Ministers will publish the report by Patrick Carter on the competing bids by Wembley, Birmingham and Coventry, for consultation, but opinion inside the Government is already hardening for a historic move from the London site, the home of football for most of the last century.

Tony Blair has warned senior ministers that they cannot afford any repeat of the cost overruns that humiliated the Government over the Millennium Dome and the earlier Wembley project, which collapsed when the Football Association said it was unable to find the £660m needed to complete it.

"Tony has told ministers that we have had too many failures. We can't afford another," said a Whitehall source.

The Carter report, which will be stripped of the confidential financial figures when it is released, told ministers that the consortium behind the Birmingham bid claim they can undercut the Wembley project.

"They reckon they can undercut Wembley by at least 10 per cent because of the cost of development in London," said the source.

Plans for Birmingham's eye-catching 90,000-seat stadium project, which has a roof resembling a roller-coaster, were released on Friday.

Ministers were wary of ending the historic links of football with Wembley and its twin towers, but they have been emboldened by surveys of fans showing that they would support a move to a Midlands site.

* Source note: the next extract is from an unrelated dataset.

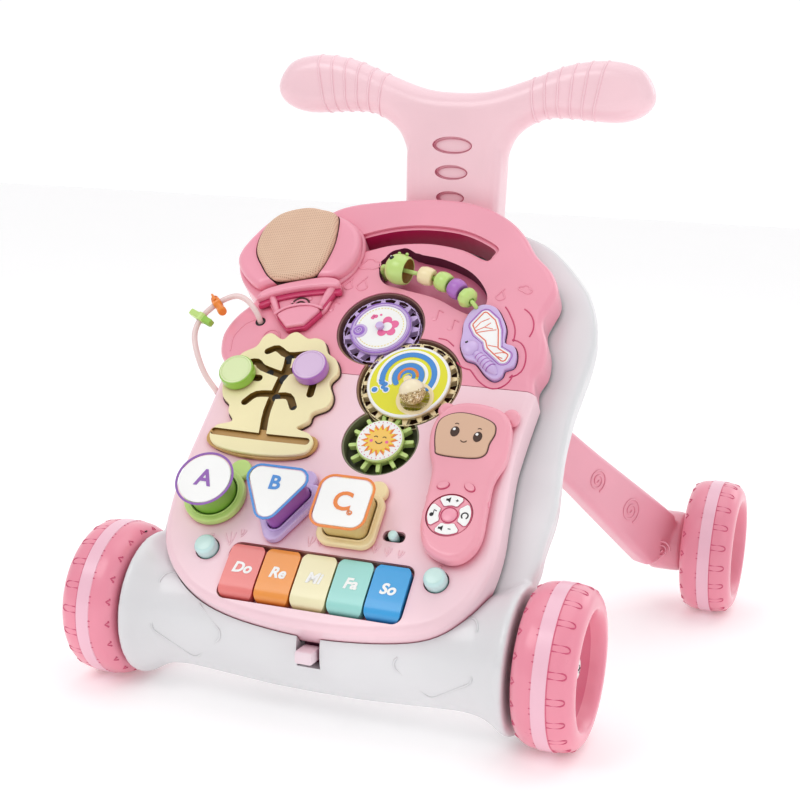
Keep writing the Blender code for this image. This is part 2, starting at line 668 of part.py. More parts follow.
def build_phone(panel):
    """Lift-off toy phone with a round dial pad."""
    handset = outline("phone_handset", [PHONE], 0.0004, 0.0135, edge=0.0040, steps=1)
    handset = cut(handset, outline("dial_seat", [circle(*DIAL_PLACE, 17.4, 28)], 0.0100, 0.03, as_cutter=True))
    finish(handset, PINK, panel)
    dial = turned("phone_dial", [(0, 4.2), (15.5, 4.2), (16.8, 3.4), (16.8, 1.2), (0, 1.2)], 24)
    finish(dial, WHITE, panel, location=(DIAL_PLACE[0] * MM, DIAL_PLACE[1] * MM, 0.0100))


# ---------------------------------------------------------------- white body, axle and latch
BODY_OUTLINE = [(0, 389), (50, 387), (74, 381), (96, 369), (120, 345), (136, 323), (146, 295), (148, 265),
                (144, 216), (145, 177), (150, 135), (148, 100), (148, 84), (140, 50), (120, 20), (80, 4), (0, 0)]
SPOOL = [(148, 3), (148, 54), (143, 55), (134, 48.5), (122, 43.5), (104, 42.5), (70, 44.5), (35, 46.5), (0, 47)]
SPOOL_INSIDE = [(140, 3), (140, 44), (130, 40), (118, 38), (100, 38), (70, 40), (0, 42)]
AXLE_V = (FRONT_AXLE_Y - PANEL_FOOT.y) * math.cos(PANEL_TILT) + (AXLE_HEIGHT - PANEL_FOOT.z) * math.sin(PANEL_TILT)
AXLE_N = (PANEL_FOOT.y - FRONT_AXLE_Y) * math.sin(PANEL_TILT) + (AXLE_HEIGHT - PANEL_FOOT.z) * math.cos(PANEL_TILT)


def mirrored(half):
    """A loop from its right half, which runs from the axis to the axis."""
    left = [(-x, y) for x, y in reversed(half) if x > 0.001]
    return list(half) + left


def spool_solid(name, half, as_cutter):
    """The turned axle housing, along z, from its half profile of (length, radius)."""
    profile = [(0, half[0][0])] + [(r, x) for x, r in half[1:]]
    profile += [(r, -x) for x, r in reversed(half[1:-1])] + [(0, -half[0][0])]
    solid = turned(name, profile, 24, as_cutter=as_cutter)
    solid.data.transform(Matrix.Rotation(math.pi / 2, 4, "Y"))
    solid.data.transform(Matrix.Translation((0.0, AXLE_V, AXLE_N)))
    return solid


def build_body(panel):
    """White shell: tilted back, turned axle housing and handle socket, in one moulding."""
    body = outline("body_shell", [mirrored(BODY_OUTLINE)], BODY_BACK, BODY_FRONT, edge=0.009, steps=1)
    body = join(body, spool_solid("axle_housing", SPOOL, False))
    to_panel = Matrix.Rotation(-PANEL_TILT, 4, "X") @ Matrix.Translation(-PANEL_FOOT)
    socket = box("handle_socket", (-0.050, HANDLE_Y - 0.0155, 0.272), (0.050, HANDLE_Y + 0.0175, 0.3455), 0.004)
    socket.data.transform(to_panel)
    body = join(body, socket)
    hollow = outline("body_hollow", [mirrored(BODY_OUTLINE)], BODY_BACK - 0.01, BODY_FRONT - BODY_WALL,
                     grow=-0.009, as_cutter=True)
    hollow = cut(hollow, box("hollow_top", (-0.2, 0.312, -0.1), (0.2, 0.45, 0.0), as_cutter=True))
    hollow = cut(hollow, box("hollow_foot", (-0.2, -0.05, -0.1), (0.2, 0.078, 0.0), as_cutter=True))
    body = cut(body, hollow)
    inside = spool_solid("housing_hollow", SPOOL_INSIDE, True)
    inside = cut(inside, box("housing_roof", (-0.2, -0.1, BODY_FRONT - BODY_WALL), (0.2, 0.2, 0.1), as_cutter=True))
    inside = join(inside, box("inner_way", (-0.10, 0.045, BODY_BACK + 0.004), (0.10, 0.085, BODY_FRONT - BODY_WALL - 0.001),
                              as_cutter=True))
    body = cut(body, inside)
    panel_room = outline("panel_room", [LOWER_OUTLINE[:-1] + [(122, 240), (-135, 240)]], BODY_FRONT, 0.06,
                         grow=0.0008, as_cutter=True)
    body = cut(body, panel_room)
    axle_hole = rod("axle_hole", (-0.16, AXLE_V, AXLE_N), (0.16, AXLE_V, AXLE_N), AXLE_RADIUS + 0.0004, 24, True)
    body = cut(body, axle_hole)
    latch_slot = box("latch_slot", (-0.0060, -0.245, 0.0445), (0.0120, -0.2110, 0.0700), as_cutter=True)
    latch_slot.data.transform(to_panel)
    body = cut(body, latch_slot)
    tongue_room = box("tongue_room", (-0.0315, HANDLE_Y - 0.0090, 0.285), (0.0315, HANDLE_Y + 0.0090, 0.37),
                      as_cutter=True)
    tongue_room.data.transform(to_panel)
    body = cut(body, tongue_room)
    button_room = rod("button_room", (0, HANDLE_Y + 0.005, 0.318), (0, HANDLE_Y + 0.03, 0.318), 0.0065, 24, True)
    button_room.data.transform(to_panel)
    body = cut(body, button_room)
    finish(body, WHITE, panel)


def build_cover(panel):
    """Back cover with four lugs that carry the fold hinge."""
    inset = [(0, 311), (105, 311), (128, 290), (132, 262), (128, 216), (129, 177), (131, 135), (129, 100),
             (112, 82), (0, 82)]
    low = BODY_BACK - GAP - COVER_THICK
    cover = outline("back_cover", [mirrored(inset)], low, BODY_BACK - GAP)
    hinge_v = (HINGE_Y - PANEL_FOOT.y) * math.cos(PANEL_TILT) + (HINGE_Z - PANEL_FOOT.z) * math.sin(PANEL_TILT)
    hinge_n = -(HINGE_Y - PANEL_FOOT.y) * math.sin(PANEL_TILT) + (HINGE_Z - PANEL_FOOT.z) * math.cos(PANEL_TILT)
    for inner, outer in ((0.022, 0.040), (0.1065, 0.1175)):
        for side in (-1, 1):
            ends = sorted((side * inner, side * outer))
            lug = rod("lug", (ends[0], hinge_v, hinge_n), (ends[1], hinge_v, hinge_n), 0.0120, 24)
            foot = box("lug_foot", (ends[0], hinge_v - 0.0120, hinge_n), (ends[1], hinge_v + 0.0120, low + 0.001))
            cover = join(cover, join(lug, foot))
    cover = cut(cover, rod("hinge_bore", (-0.2, hinge_v, hinge_n), (0.2, hinge_v, hinge_n), HINGE_ROD + 0.0001,
                           32, True))
    finish(cover, WHITE, panel)


def build_axle_and_latch():
    """Front axle rod, and the sprung latch that frees the panel."""
    reach = FRONT_WHEEL_X + 0.008
    axle = rod("front_axle", (-reach, 0, 0), (reach, 0, 0), AXLE_RADIUS, 24)
    finish(axle, STEEL, location=(0.0, FRONT_AXLE_Y, AXLE_HEIGHT))
    latch = box("release_latch", (-0.0070, -0.0160, -0.0050), (0.0070, 0.0020, 0.0050), 0.0015)
    finish(latch, PALE_PINK, location=(0.0030, -0.2220, 0.0545))


# ---------------------------------------------------------------- handle
HANDLE_HALF = [(0, 453), (30, 455.5), (65, 467), (95, 478), (125, 482.6), (150, 477), (163, 464), (165.5, 450),
               (156, 438), (135, 432), (100, 434), (75, 433), (55, 422), (46, 408), (42.5, 390), (40.5, 348), (0, 348)]


def build_handle():
    """Push handle: T-shaped grip and stem with a tongue, and the sprung lock button."""
    root = frame_empty("handle_frame", (0.0, HANDLE_Y, 0.0), (math.radians(90), 0.0, 0.0))
    handle = outline("handle", [mirrored(HANDLE_HALF)], -HANDLE_THICK / 2, HANDLE_THICK / 2, edge=0.010, steps=2)
    tongue = box("tongue", (-0.0300, 0.290, -0.0080), (0.0300, 0.365, 0.0080))
    handle = join(handle, tongue)
    handle = cut(handle, rod("button_pocket", (0, 0.318, 0), (0, 0.318, -0.02), 0.0062, 24, True))
    finish(handle, PALE_PINK, root)
    button = rod("handle_button", (0, 0, 0), (0, 0.0102, 0), 0.0056, 20)
    finish(button, PINK, location=(0.0, HANDLE_Y + 0.0093, 0.318))


# ---------------------------------------------------------------- wheels and rear legs
WHEEL_PROFILE = [(4.2, 9), (12, 9), (12, 4), (34, 4), (43, 22.5), (50, 22.5), (56.5, 18), (59, 12),
                 (59, -12), (56.5, -18), (50, -22.5), (43, -22.5), (34, -6), (12, -6), (12, -20), (4.2, -20)]


def build_wheels():
    """Four wheels with deep dished hubs, each with a cap, turned about their axles."""
    half_side = math.pi / WHEEL_SIDES
    profile = [(r / math.cos(half_side), x) for r, x in WHEEL_PROFILE]
    places = {"front_left": (-FRONT_WHEEL_X, FRONT_AXLE_Y), "front_right": (FRONT_WHEEL_X, FRONT_AXLE_Y),
              "rear_left": (-REAR_WHEEL_X, REAR_AXLE_Y), "rear_right": (REAR_WHEEL_X, REAR_AXLE_Y)}
    for corner, (x, y) in places.items():
        side = math.copysign(1.0, x)
        turn = (0.0, side * math.pi / 2, half_side)
        wheel = turned("wheel_" + corner, profile, WHEEL_SIDES, ring=True)
        finish(wheel, PINK, location=(x, y, AXLE_HEIGHT), rotation=turn, order="ZYX")
        cap = turned("hub_cap_" + corner, [(0, 13.5), (8, 13), (11, 11), (11, 9.3), (0, 9.3)], 16)
        finish(cap, GREY, location=(x, y, AXLE_HEIGHT), rotation=turn, order="ZYX")


def leg_beam(name, start, end, thick, deep):
    """A straight box arm whose broad faces stand upright."""
    start = Vector(start)
    along = Vector(end) - start
    length = along.length
    along.normalize()
    across = Vector((along.y, -along.x, 0.0)).normalized()
    deep_way = along.cross(across)
    shape = bmesh.new()
    bmesh.ops.create_cube(shape, size=1.0)
    bmesh.ops.scale(shape, vec=(thick, deep, length), verts=shape.verts)
    for vert in shape.verts:
        if vert.co.z < 0:
            vert.co.y *= 0.46
    bmesh.ops.bevel(shape, geom=list(shape.edges), offset=0.005, segments=2, profile=0.5, affect="EDGES")
    turn = Matrix((across, deep_way, along)).transposed().to_4x4()
    bmesh.ops.transform(shape, matrix=Matrix.Translation(start + along * length / 2) @ turn, verts=shape.verts)
    mesh = bpy.data.meshes.new(name)
    shape.to_mesh(mesh)
    shape.free()
    return loose_object(name, mesh)


def build_rear_legs():
    """Two splayed legs on one cross rod, each with its wheel block and stub axle."""
    hinge = Vector((0.0, HINGE_Y, HINGE_Z))
    hub = Vector((0.0, REAR_AXLE_Y, AXLE_HEIGHT)) - hinge
    for side, label in ((-1, "left"), (1, "right")):
        leg = leg_beam("rear_leg_" + label, (side * 0.0745, 0.004, -0.004), (side * 0.1710, 0.1690, -0.1440),
                       0.024, 0.052)
        leg = join(leg, rod("barrel", (side * 0.0445, 0, 0), (side * 0.1020, 0, 0), BARREL_RADIUS, 24))
        leg = join(leg, rod("wheel_block", (side * 0.1640, hub.y, hub.z), (side * 0.1965, hub.y, hub.z), 0.0270, 28))
        leg = join(leg, rod("stub_axle", (side * 0.1900, hub.y, hub.z), (side * 0.2295, hub.y, hub.z),
                            AXLE_RADIUS, 24))
        leg = cut(leg, rod("rod_bore", (side * 0.03, 0, 0), (side * 0.115, 0, 0), HINGE_ROD + GAP, 32, True))
        finish(leg, PINK, location=hinge)
    cross = rod("cross_rod", (-0.1180, 0, 0), (0.1180, 0, 0), HINGE_ROD, 32)
    finish(cross, STEEL, location=hinge)


def main():
    clear_scene()
    panel = panel_frame()
    build_body(panel)
    build_cover(panel)
    build_axle_and_latch()
    build_handle()
    build_wheels()
    build_rear_legs()
    build_panel_shells(panel)
    build_panel_inside(panel)
    build_gears(panel)
    build_balloon(panel)
    build_wire(panel)
    build_grub(panel)
    build_tree(panel)
    build_sorter(panel)
    build_keys(panel)
    build_buttons(panel)
    build_phone(panel)


main()
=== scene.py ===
"""Looks of the baby walker: moulded body, play panel, handle, wheels and every toy on the panel.

Laid out as an add-on and run as a script. The frame gives every place; the outlines below are in
millimetres, flat on the play panel (u across, v up its slope, n out of its face) or upright.
"""

import math

import bmesh
import bpy
import numpy as np
from bpy.props import FloatProperty, FloatVectorProperty, PointerProperty
from mathutils import Matrix, Vector
from mathutils.bvhtree import BVHTree


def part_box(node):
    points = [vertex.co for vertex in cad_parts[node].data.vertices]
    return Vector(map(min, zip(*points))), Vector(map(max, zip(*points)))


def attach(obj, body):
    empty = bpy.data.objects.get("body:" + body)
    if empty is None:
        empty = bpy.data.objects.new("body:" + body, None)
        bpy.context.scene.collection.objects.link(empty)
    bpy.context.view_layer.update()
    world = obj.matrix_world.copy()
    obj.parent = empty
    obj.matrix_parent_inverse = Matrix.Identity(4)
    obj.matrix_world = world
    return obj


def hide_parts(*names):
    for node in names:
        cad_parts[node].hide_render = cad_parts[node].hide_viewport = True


bl_info = {
    "name": "Baby walker looks",
    "version": (1, 0, 0),
    "blender": (4, 5, 0),
    "location": "3D View > Sidebar > Walker",
    "description": "Builds the visible pieces and finishes of a baby walker around its packed frame",
    "category": "Object",
}

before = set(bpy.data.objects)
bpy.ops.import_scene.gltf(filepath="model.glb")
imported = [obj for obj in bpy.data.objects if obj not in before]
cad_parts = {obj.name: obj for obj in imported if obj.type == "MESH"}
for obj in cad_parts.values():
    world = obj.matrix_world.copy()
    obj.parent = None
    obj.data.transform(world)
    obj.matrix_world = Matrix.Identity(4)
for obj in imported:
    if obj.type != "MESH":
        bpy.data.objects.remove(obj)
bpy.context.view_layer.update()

# ---------------------------------------------------------------- places read from the frame
MM = 0.001
WORLD = Matrix.Scale(MM, 4)
PANEL_TILT = math.radians(46.5)
PANEL_FOOT = Vector((0.0, -0.2390, 0.0805))
PANEL = Matrix.Translation(PANEL_FOOT) @ Matrix.Rotation(PANEL_TILT, 4, "X") @ WORLD
TO_PANEL = PANEL.inverted()


def middle(node):
    """Centre of a frame node's box, in metres."""
    low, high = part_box(node)
    return (low + high) / 2


def on_panel(node):
    """Centre of a frame node on the panel, in panel millimetres."""
    return TO_PANEL @ middle(node)


# ---------------------------------------------------------------- a socket that does sums
def feed(tree, socket, value):
    """Link a value to a socket, or set the socket to a plain number, vector or colour."""
    if isinstance(value, Value):
        tree.links.new(value.socket, socket)
        return
    if socket.type == "RGBA" and len(value) == 3:
        value = (*value, 1.0)
    socket.default_value = value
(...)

"The main thing is they want better access," said the source. "The Birmingham bid is very impressive. They have a big chunk of land by the National Exhibition Centre, 30,000 car parking places, and they are close to airport and the rail links. Coventry is not in the same ball park."

David Beckham, the England skipper, also said he had "no preferences" over where the new stadium was built. England have played at a number of club venues in recent months, from Liverpool to Aston Villa, and there is a feeling the fans will readily accept the move to the Midlands.

A move to Birmingham will come as a devastating blow to the Football Association, which will have to pay back some of the money to the Government for the failed Wembley development.